Após anos de experiência como intensivista e avaliando casos de doenças crônicas, ele concluiu que a resistência insulínica surge pelo estilo de vida das pessoas e é o que realmente pavimenta o surgimento de outras doenças. Rutzen passou a se dedicar ao estilo de vida como uma área de prevenção e se baseia em um estudo de 2019 publicado em um dos maiores jornais de medicina interna para destacar que, conforme tal meta-análise, a carne, nem em sua versão processada, pode ser correlacionada com nenhum tipo de neoplasia, nem mesmo a neoplasia intestinal.

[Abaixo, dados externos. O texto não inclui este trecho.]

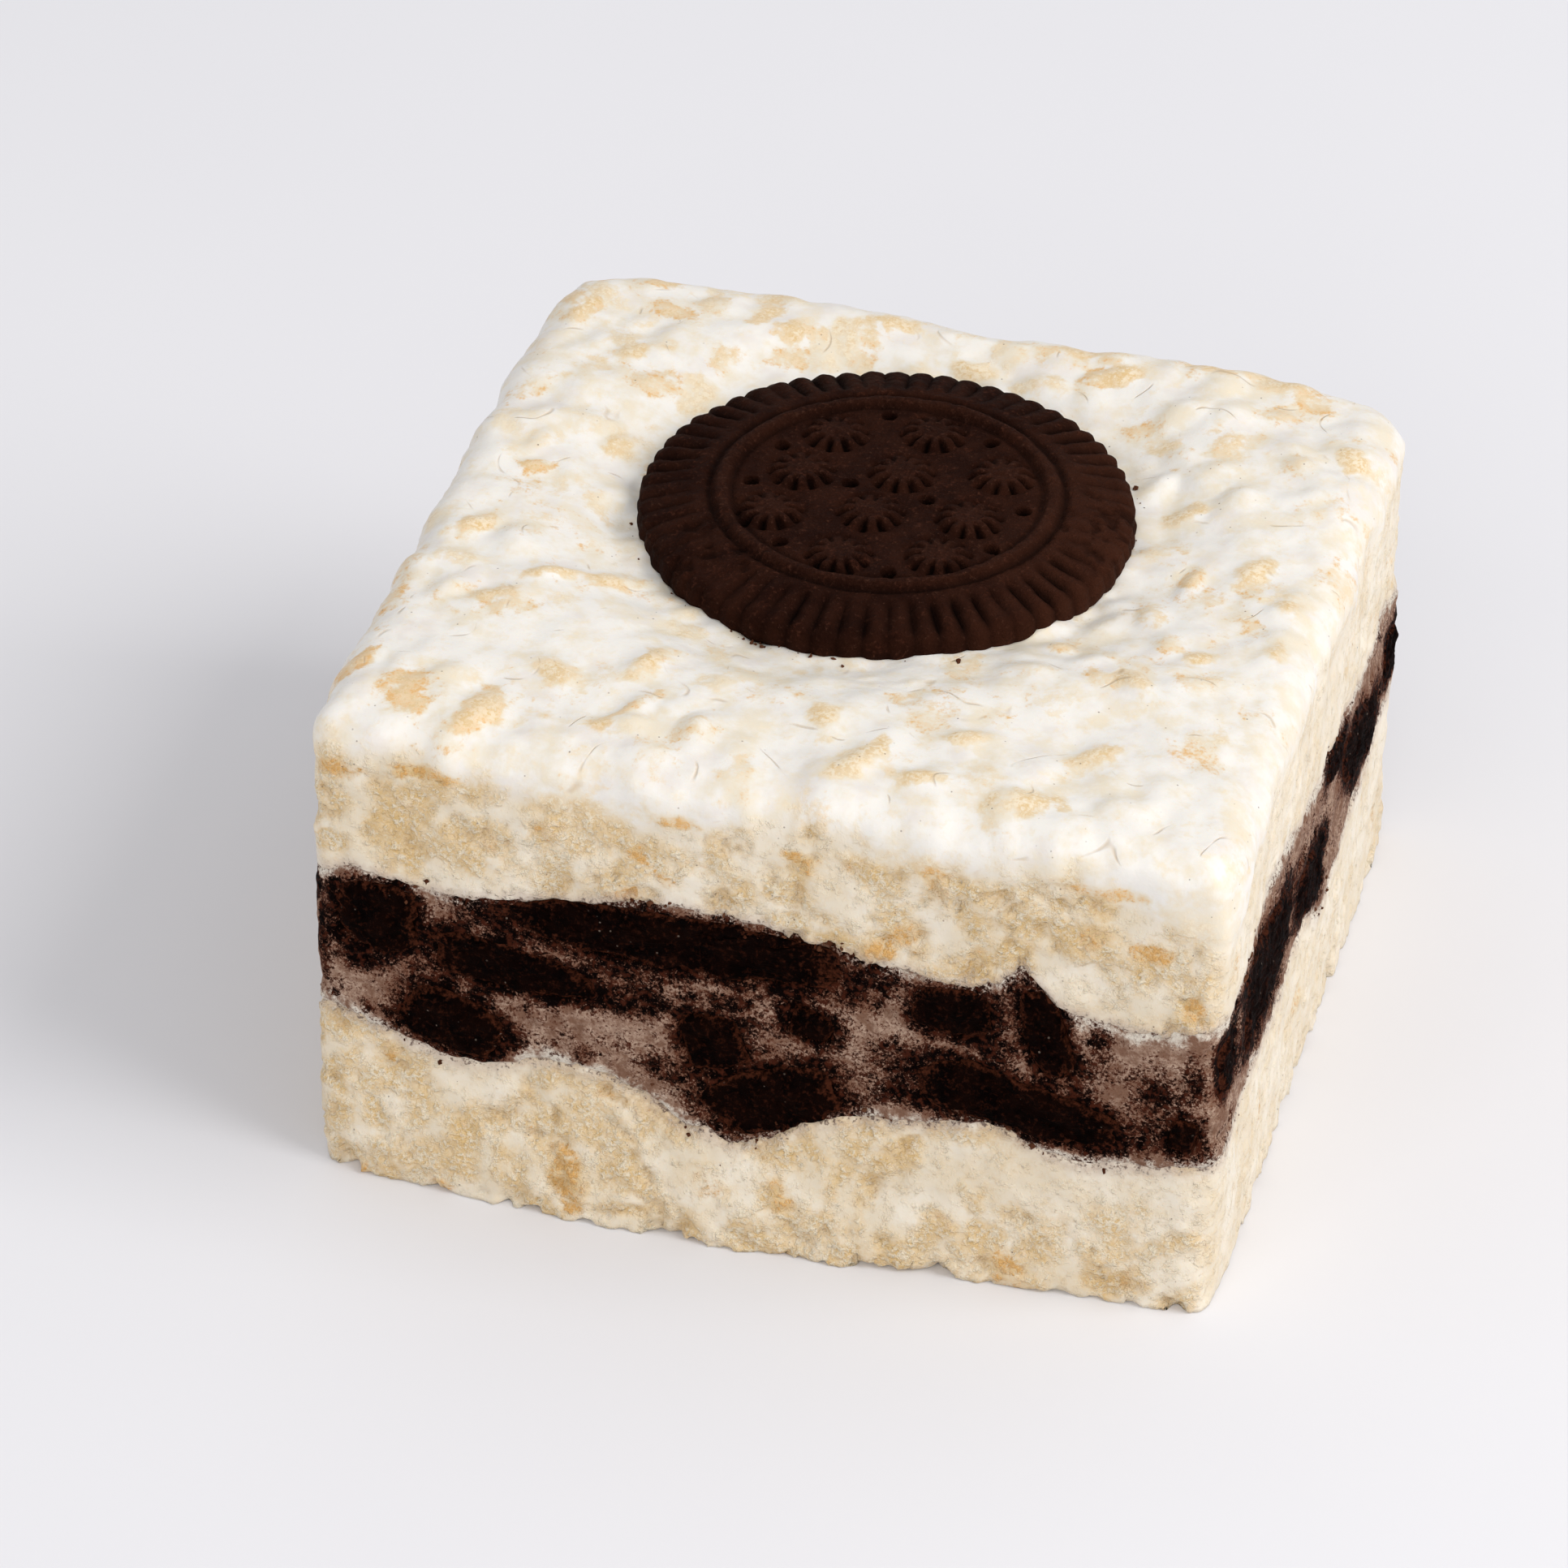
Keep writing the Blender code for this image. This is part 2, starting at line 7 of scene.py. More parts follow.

“Hoje podemos falar com convicção que não existe associação do consumo de carne vermelha e da gordura naturalmente presente com doença cardiovascular e nem com nenhum tipo de neoplasia, nem o câncer de colo. Dá para falar isso de forma categórica e é o que tem de ciência mais robusta no momento”, afirma. Outro ponto que o médico destaca é a meta proteica dos alimentos. Ao ingerir produtos de origem animal, a tendência é necessitar de menos alimento, na comparação à ingestão de produtos de origem vegetal, porque eles têm menos concentração de proteína, que é menos biodisponível e menos digerível.